MARK POTOK: That’s right. And let’s remember that Peter King just — we just heard Peter King saying there was not one terror-related case that related to the radical right in recent years. You know, just the day before yesterday, a man named Kevin Harpham was arrested and has been charged in connection with the attempted mass murder, with an IED, of Martin Luther King Day marchers in Spokane, Washington. He had constructed a device, or allegedly constructed a device, that probably would have taken out scores of those people. It was packed with shrapnel. There was rat poison in the device, reportedly, that would have supposedly prevented victims’ blood from coagulating. So, in other words, it was meant to kill as many people as possible.
And this man, it turns out, was a member of the National Alliance, for many years the leading neo-Nazi group in America. We found all kinds of postings on neo-Nazi websites and forums from him, talking about the coming race war, talking about what was and what wasn’t useful for building bombs, talking about all those kinds of things, talking about how furious he was at anti-racists and contemplating the possibility of shooting them and so on.

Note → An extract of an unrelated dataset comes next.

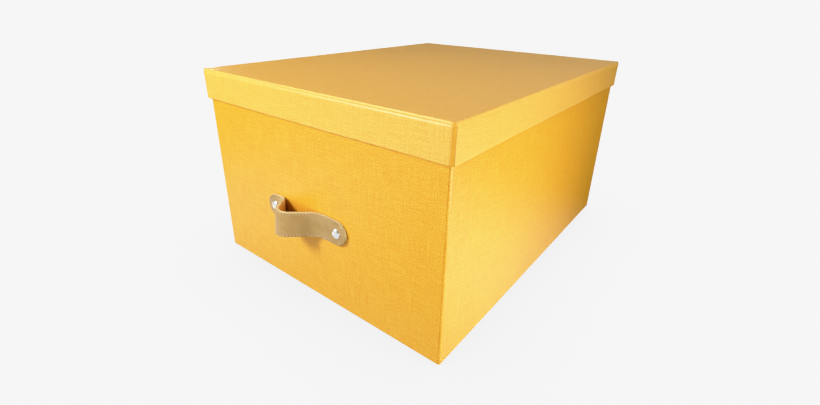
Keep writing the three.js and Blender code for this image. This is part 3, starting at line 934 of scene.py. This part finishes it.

JUAN GONZALEZ: I’d like to — Talat Hamdani, I’d like you to react and tell us what you would hope Americans would — how they would react to these hearings that attempt to malign the entire Muslim community in the United States.
TALAT HAMDANI: Well, the hearing, it was a charade. It was Peter King’s hearing. It was his judgment. But the representatives of our Congress, majority of them, who took an oath to defend the Constitution, they defended the Constitution yesterday. Rep. Sheila Jackson, Carson, Rep. — you know, Mr. Thompson — everybody. They said this is not about — it is about radicalization, but across the board. It should be opened up, because there are many radicalization of various people, but not of one faith. To close in on one faith, like Keith Ellison said, God bless him, it is saying, "We will investigate the drug dealers, but only the black drug dealers."
AMY GOODMAN: Talat Hamdani, I want to thank you so much for being with us. And we will post the full interview with Mark Potok online at democracynow.org.